Kurt isn’t just another horse.
He’s the world’s first successfully cloned Przewalski’s horse and is “thriving” at the San Diego Zoo Safari Park where he’s learning to be a real, wild Przewalski’s horse.
That’s with a little help from Holly, a horse born in the usual sense, whom he was paired with in 2021.
“Przewalski’s horses normally live in groups where a youngster secures their place in the herd from their mother,” Kristi Burtis, director of wildlife care, San Diego Zoo Safari Park, said in a statement. “Because Kurt was not born into a herd, he didn’t know the behavioral language that is unique to Przewalski’s horses. Our first step to socialize him was introducing him to Holly.”
Happy hooves 🐴 Kurt—the world’s first successfully cloned Przewalski’s horse—is thriving at the Safari Park thanks to mentorship from his partner Holly. The two were successfully introduced in 2021 & are critical to restoring genetic diversity in remaining P-horse populations. pic.twitter.com/ByMxvsJpFC— San Diego Zoo Wildlife Alliance (@sandiegozoo) September 27, 2022
Officials hope the pairing will eventually bring some lost genetic diversity to the endangered species, which was once extinct in the wild.
The Przewalski’s horse has survived for the past 40 years thanks to conservation efforts by zoos around the world. All of the surviving horses are related to 12 Przewalski’s horses born in the wild.
Kurt is a clone of a Przewalski’s stallion whose DNA was cryopreserved 42 years ago in San Diego Zoo Wildlife Alliance’s Wildlife Biodiversity Bank.
His birthplace was the ViaGen Pets & Equine cloning facility in Texas in August, 2020 to a surrogate mother, a domestic Quarter Horse.
He moved to the San Diego Zoo in March, 2021 where zookeepers set out to show him how to be a Przewalski’s horse.
And that’s where Holly, who is just a few months older than Kurt, came in.
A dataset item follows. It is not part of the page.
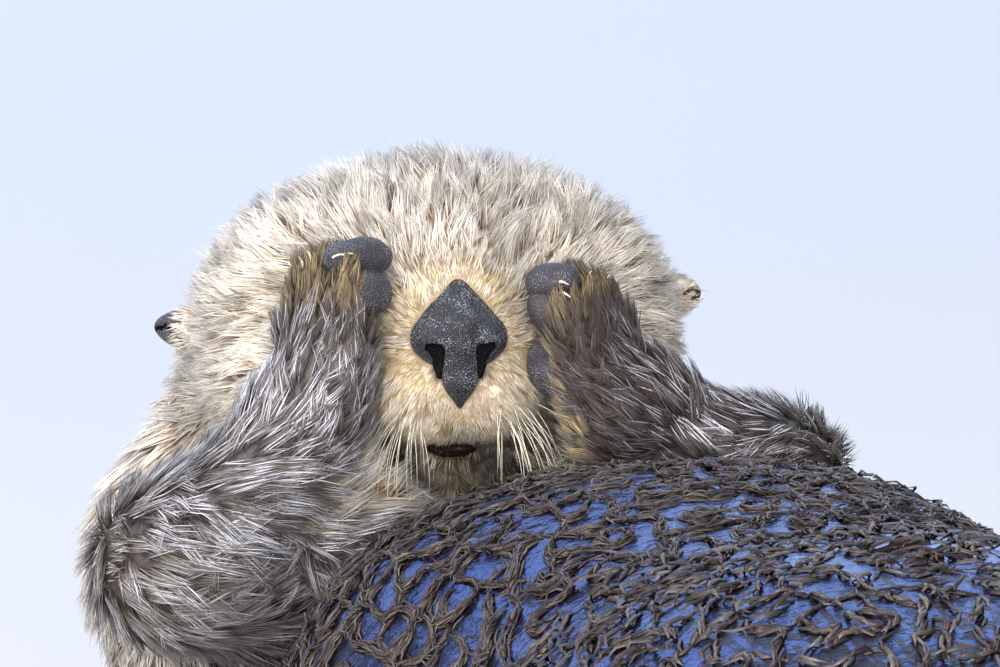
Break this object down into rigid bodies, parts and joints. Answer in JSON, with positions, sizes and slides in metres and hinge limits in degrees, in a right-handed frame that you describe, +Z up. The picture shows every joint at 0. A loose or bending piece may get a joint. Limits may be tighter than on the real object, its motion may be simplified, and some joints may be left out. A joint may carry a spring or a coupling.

Holly was raised in a Przewalski’s horse herd and had the “full repertoire of wild horse language to share,” according to the zoo.
“After some behavioral sparring, the two have settled into an affectionate pairing,” the facility explained. “They enjoy being together, running around and playing. Kurt and Holly have been in a secluded, private habitat since their arrival at the Safari Park.”
They’ve recently been moved to another area where visitors can see them, as the zoo prepares the pair to join the larger herd of Przewalski’s horses. Eventually, zookeepers hope Kurt will become the breeder stallion when he reaches maturity by age 3 or 4.
“Kurt is significant to his species because he offers the hope of bringing back lost genetic diversity to the population,” Nadine Lamberski, chief conservation and wildlife health officer, San Diego Zoo Wildlife Alliance, said in a statement. “It is imperative to do everything we can to save this genetic diversity before it disappears.”
The past several decades have seen reintroductions of the species in China and Mongolia. But conservationists are using reproductive technologies to maintain genetic diversity and bolster attempts to save an endangered species.
“Kurt’s birth was a major milestone for Przewalski’s horse conservation,” said Oliver Ryder, Kleberg-endowed director of conservation genetics, San Diego Zoo Wildlife Alliance. “His success will serve as a model for saving endangered wildlife through the use of cloning, using DNA stored in the Wildlife Biodiversity Bank at San Diego Zoo Wildlife Alliance.”
Kurt was born in collaboration with the zoo, ViaGen and a nonprofit, Revive & Restore.
He may be the first, but hopefully not the last.
“Our goal to clone a Przewalski’s horse was to see future generations of this species benefit,” Ryan Phelan, co-founder and executive director, Revive & Restore, added. “This relationship between Kurt and Holly is an important part of Kurt’s maturation, and bodes well for the genetic rescue of other endangered species around the world.”